Mata, il bilancio è più ombre che luci: incassi flop

Cavazza: "Siamo tra le poche città che investe nella cultura"

Sopra un’immagine da Effimera, in programma ad aprile

Sopra un’immagine da Effimera, in programma ad aprile

Modena, 4 febbraio 2016 -Ci siamo: il Mata svela i suoi numeri. I detrattori parleranno di fallimento? L’amministrazione di un trionfo clamoroso? Premessa: misurare i benefici della cultura non può limitarsi soltanto alle cifre, ci sono effetti a lungo termine come il prestigio che vanno analizzati in maniera approfondita e strategica.
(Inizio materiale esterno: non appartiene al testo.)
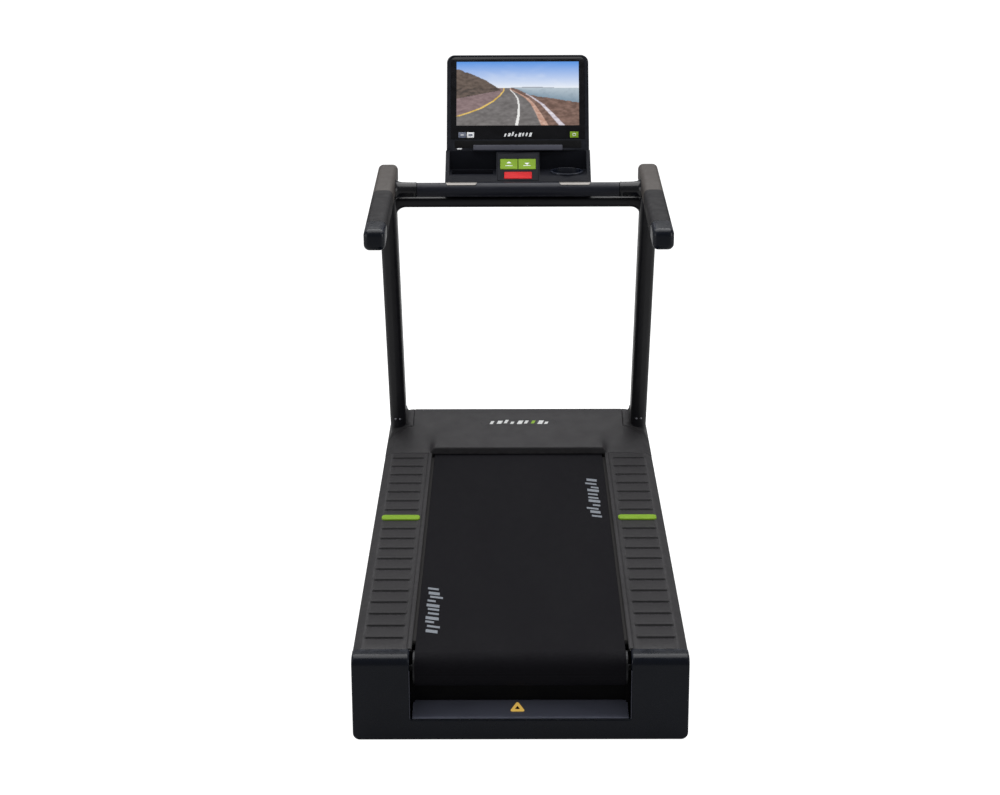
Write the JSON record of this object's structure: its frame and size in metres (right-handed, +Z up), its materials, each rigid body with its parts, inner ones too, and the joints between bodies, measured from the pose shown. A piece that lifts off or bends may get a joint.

Detto questo, però, è inevitabile pesarli quei numeri e leggerli in relazione sia dei costi sostenuti che all’opportunità politica di certe scelte. Scomodare il termine ‘flop’ può apparire ‘brutale’, ma è allo stesso tempo difficile definire ‘Il Manichino della storia’ un successo senza precedenti.

L’esposizione, come noto, è nata sulla scia delle polemiche legate all’investimento monstre e da oggi i pessimisti della prima ora avranno altro ‘cibo’ con cui sfamarsi. Ieri il vicesindaco e assessore alla Cultura, Gianpietro Cavazza, ha presentato i dati sulle visite, anticipando la programmazione del Mata fino alla primavera del 2017 e – non meno importante – spiegando come si arriverà all’integrazione tra Fondazione Fotografia, Museo della Figurina e Galleria Civica entro luglio. E la sensazione avuta è quella di una strategia a lungo termine sulla cultura cittadina che lascerà ancora spazio a discussioni e critiche.

Inevitabile partire dai dati: dal 18 settembre al 31 gennaio il ‘Manichino della storia’ ha registrato quasi 17mila visitatori (16.817 per l’esattezza), oltre la metà a pagamento (9.812), mentre 7.635 hanno approfittato delle occasioni a ingresso libero (oltre 6mila durante il Festival Filofofia). Tanto? Poco? Difficile fare confronti con altre mostre organizzate in città o altrove, trattandosi non di un solo artista ma di una collettiva con nomi comunque altisonanti (basti citare Basquiat, Anastasi, Dominicis e Kiefer). Certo è che il peso dei biglietti gratuiti, pari quasi alla metà, è notevole, portando i paganti effettivi sotto quota 10mila (nel weekend di chiusura i curiosi sono stati 879, sempre rigorosamente gratuiti). Altro aspetto che farà discutere è il ritorno in termini di incassi, minori addirittura di quanto sborsato per il cachet del curatore Richard Milazzo (50mila euro, vitto e alloggio compresi): l’esposizione al Mata, infatti, chiude la sua corsa con 36.824 euro. Come noto – e le polemiche estive non hanno mai dato tregua su questo punto – l’intero allestimento della mostra è costato oltre 550mila euro, senza dimenticare l’affitto dello spazio alla Manifattura Tabacchi fino al 2021 (50mila euro l’anno). Confronto impietoso? Confronto giusto?

Per Cavazza è necessario guardare oltre, concentrarsi sull’impatto che l’evento ha avuto in Italia e limitarsi a questi bilanci è un errore: «Modena è una delle poche città che investe nella cultura. Il Mata è nato per essere una casa per l’arte contemporanea, nuovi talenti e linguaggi multimediali. Il nostro obiettivo è coinvolgere e stimolare un pubblico trasversale e con il ‘Manichino’ lo abbiamo fatto». Inoltre – ha aggiunto l’assessore– «i 550mila euro sono arrivati da più soggetti, dalla Regione (209mila euro, ndr), da Apt servizi (100mila euro) e da Confindustria (55mila euro), quindi mi sento di dire che sono stati soldi ben spesi». E’ toccato poi alla dirigente del settore Cultura, Giulia Severi, ricordare come le risorse investite «sono normali per un’esposizione di tale portata. Non ci sono stati sprechi e la cifra comprende tutte le voci, anche le meno eclatanti: dall’accoglienza alle pulizie, dalle assicurazioni alla sicurezza». Infine Cavazza ha ricordato come l’apertura del Mata e la recensione della mostra è apparsa su 57 quotidiani, su otto settimanali e su 17 testate periodiche nazionali. Basterà a silenziare gli scettici?